◆ **Material supplied**
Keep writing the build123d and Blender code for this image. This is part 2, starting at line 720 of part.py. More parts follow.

==

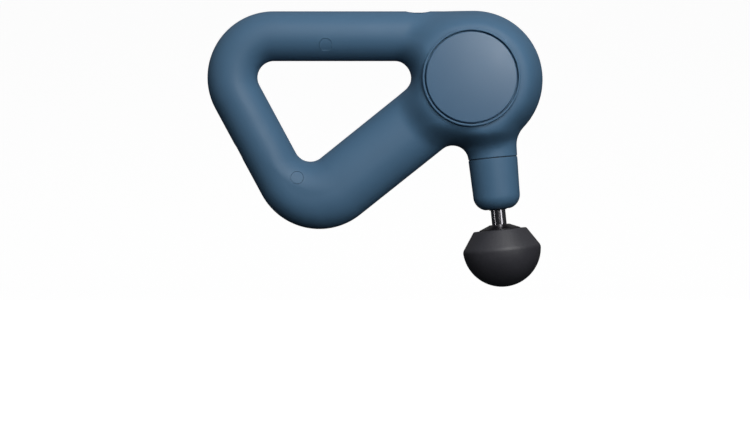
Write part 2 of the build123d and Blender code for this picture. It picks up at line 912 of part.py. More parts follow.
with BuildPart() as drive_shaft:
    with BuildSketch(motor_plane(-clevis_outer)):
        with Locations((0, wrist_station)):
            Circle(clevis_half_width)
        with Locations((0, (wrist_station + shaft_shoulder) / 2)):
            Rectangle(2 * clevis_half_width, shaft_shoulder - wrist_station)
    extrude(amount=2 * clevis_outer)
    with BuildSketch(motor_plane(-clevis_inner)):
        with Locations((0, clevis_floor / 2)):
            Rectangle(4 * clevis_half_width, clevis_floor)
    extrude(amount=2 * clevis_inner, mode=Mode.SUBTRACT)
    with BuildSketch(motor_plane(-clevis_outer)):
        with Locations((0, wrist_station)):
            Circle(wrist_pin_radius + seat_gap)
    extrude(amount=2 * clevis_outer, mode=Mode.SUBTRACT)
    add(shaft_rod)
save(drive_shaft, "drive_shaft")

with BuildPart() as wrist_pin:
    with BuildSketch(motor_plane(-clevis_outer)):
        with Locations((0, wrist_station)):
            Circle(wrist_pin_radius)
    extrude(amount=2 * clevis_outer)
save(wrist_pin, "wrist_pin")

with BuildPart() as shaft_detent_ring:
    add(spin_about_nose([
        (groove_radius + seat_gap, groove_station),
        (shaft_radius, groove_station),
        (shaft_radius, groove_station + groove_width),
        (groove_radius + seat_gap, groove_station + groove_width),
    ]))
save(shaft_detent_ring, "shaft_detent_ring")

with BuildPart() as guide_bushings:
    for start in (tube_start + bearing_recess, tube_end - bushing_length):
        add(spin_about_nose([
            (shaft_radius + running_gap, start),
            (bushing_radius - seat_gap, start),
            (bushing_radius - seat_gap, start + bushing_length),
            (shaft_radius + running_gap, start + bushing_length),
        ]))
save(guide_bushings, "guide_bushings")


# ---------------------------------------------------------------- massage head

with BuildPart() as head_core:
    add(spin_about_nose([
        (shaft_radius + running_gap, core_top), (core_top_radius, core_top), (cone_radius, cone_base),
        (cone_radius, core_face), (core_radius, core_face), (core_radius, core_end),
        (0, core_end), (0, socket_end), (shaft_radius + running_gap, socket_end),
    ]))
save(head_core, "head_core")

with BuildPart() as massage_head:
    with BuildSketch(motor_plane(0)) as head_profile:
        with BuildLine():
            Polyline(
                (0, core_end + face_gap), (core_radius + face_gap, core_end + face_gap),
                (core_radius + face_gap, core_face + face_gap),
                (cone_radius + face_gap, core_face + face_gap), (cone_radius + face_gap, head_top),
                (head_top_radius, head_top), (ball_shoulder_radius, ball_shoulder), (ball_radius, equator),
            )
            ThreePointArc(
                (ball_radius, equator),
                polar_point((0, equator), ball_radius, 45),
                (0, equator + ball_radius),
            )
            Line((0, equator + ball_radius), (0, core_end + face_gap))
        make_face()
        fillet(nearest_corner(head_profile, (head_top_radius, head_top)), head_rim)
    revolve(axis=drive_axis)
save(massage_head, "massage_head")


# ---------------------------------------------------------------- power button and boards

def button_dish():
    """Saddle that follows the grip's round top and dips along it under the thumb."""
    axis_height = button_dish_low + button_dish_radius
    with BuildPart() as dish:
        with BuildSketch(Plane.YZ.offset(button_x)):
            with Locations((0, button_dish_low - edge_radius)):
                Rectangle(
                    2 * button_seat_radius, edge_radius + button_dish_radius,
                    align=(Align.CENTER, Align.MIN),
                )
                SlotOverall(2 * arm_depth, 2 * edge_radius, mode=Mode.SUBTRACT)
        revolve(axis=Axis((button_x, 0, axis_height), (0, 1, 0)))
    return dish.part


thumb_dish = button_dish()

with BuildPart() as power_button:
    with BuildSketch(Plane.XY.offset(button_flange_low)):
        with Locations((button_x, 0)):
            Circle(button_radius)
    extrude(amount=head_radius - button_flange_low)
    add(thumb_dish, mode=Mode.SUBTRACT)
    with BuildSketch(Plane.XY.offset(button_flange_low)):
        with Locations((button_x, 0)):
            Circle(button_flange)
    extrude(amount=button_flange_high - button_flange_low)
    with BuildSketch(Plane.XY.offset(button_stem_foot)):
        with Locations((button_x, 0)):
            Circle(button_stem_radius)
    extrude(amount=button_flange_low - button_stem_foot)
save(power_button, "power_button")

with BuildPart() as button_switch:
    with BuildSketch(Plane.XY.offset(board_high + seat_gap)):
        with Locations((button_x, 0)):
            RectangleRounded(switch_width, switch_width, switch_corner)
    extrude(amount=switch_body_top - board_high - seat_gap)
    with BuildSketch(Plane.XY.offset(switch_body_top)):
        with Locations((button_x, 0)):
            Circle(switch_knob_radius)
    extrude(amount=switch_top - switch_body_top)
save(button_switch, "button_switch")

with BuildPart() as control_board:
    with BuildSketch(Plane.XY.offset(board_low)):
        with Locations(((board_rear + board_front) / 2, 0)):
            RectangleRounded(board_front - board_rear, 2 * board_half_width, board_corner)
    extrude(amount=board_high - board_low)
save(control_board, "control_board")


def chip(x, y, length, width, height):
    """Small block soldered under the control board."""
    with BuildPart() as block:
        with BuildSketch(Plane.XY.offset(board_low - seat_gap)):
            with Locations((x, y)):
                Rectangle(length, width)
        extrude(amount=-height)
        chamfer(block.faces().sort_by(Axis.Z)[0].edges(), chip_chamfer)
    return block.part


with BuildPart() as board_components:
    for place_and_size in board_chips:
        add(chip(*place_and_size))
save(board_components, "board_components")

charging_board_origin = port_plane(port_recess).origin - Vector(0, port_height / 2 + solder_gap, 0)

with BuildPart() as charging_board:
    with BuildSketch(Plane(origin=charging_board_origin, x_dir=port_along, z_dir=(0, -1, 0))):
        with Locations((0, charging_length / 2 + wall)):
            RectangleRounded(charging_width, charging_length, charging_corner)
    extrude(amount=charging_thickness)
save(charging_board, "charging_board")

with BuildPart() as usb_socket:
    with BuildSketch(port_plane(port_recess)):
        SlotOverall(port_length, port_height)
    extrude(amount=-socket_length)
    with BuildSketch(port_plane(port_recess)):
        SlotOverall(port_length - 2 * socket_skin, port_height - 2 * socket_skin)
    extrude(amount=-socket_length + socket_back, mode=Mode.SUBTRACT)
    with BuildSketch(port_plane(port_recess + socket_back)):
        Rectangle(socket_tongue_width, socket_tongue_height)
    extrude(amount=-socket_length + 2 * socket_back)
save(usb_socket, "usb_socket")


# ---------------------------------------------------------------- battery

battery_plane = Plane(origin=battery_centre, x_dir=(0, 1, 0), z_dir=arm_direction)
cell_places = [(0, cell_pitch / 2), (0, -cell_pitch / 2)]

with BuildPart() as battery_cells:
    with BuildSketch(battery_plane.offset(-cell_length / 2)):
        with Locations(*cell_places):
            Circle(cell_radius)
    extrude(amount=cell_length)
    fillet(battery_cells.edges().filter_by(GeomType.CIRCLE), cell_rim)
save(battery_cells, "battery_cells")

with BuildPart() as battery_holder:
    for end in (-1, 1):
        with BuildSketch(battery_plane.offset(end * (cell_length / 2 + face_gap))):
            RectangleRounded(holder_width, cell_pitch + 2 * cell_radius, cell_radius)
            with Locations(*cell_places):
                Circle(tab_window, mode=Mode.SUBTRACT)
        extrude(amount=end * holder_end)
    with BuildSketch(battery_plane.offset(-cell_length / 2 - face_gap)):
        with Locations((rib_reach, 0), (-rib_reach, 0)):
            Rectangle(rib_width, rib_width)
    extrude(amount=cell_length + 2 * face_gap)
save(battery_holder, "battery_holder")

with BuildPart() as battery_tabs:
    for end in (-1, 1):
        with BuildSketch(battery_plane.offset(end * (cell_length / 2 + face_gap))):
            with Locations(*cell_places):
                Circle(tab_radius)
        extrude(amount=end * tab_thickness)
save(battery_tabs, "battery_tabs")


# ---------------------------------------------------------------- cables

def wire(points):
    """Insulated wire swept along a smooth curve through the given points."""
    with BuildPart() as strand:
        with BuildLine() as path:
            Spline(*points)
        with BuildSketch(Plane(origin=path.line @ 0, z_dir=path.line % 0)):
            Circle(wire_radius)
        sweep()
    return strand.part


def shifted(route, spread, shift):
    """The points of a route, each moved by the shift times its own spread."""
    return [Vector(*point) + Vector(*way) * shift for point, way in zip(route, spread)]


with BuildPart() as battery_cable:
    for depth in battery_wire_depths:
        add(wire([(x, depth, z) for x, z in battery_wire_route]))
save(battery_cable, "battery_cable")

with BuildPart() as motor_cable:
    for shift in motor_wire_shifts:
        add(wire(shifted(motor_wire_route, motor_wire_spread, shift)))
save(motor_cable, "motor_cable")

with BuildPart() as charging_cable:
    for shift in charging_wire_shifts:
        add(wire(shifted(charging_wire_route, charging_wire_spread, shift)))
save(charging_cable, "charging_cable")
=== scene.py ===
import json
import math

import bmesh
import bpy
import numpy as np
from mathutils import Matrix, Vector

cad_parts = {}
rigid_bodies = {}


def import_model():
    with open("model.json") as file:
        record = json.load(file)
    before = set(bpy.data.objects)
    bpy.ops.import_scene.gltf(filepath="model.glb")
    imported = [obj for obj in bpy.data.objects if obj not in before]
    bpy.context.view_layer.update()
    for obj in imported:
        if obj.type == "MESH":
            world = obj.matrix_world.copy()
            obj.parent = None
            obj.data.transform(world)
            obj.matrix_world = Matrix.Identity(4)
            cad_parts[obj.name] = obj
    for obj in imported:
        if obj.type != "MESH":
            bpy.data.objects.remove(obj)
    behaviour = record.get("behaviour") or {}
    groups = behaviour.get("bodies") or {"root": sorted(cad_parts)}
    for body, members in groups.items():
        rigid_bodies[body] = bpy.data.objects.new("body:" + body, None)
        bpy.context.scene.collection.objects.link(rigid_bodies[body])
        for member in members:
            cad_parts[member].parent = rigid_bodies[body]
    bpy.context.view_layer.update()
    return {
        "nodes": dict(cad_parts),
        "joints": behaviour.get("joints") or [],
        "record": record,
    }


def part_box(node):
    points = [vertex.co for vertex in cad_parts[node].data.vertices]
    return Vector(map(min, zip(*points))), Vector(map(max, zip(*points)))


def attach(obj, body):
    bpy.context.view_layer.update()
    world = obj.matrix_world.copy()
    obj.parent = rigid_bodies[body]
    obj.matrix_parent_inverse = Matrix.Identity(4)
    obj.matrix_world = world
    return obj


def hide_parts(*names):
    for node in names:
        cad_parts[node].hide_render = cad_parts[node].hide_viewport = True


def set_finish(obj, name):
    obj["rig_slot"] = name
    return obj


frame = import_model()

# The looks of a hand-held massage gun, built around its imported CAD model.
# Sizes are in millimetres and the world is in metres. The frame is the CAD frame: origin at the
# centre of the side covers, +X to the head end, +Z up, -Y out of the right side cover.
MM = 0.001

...

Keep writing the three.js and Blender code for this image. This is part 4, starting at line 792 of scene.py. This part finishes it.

◆ **Instruction**
Count up every line above that has the word "imported" in it; answer with the number alone.

◆ **Output**
4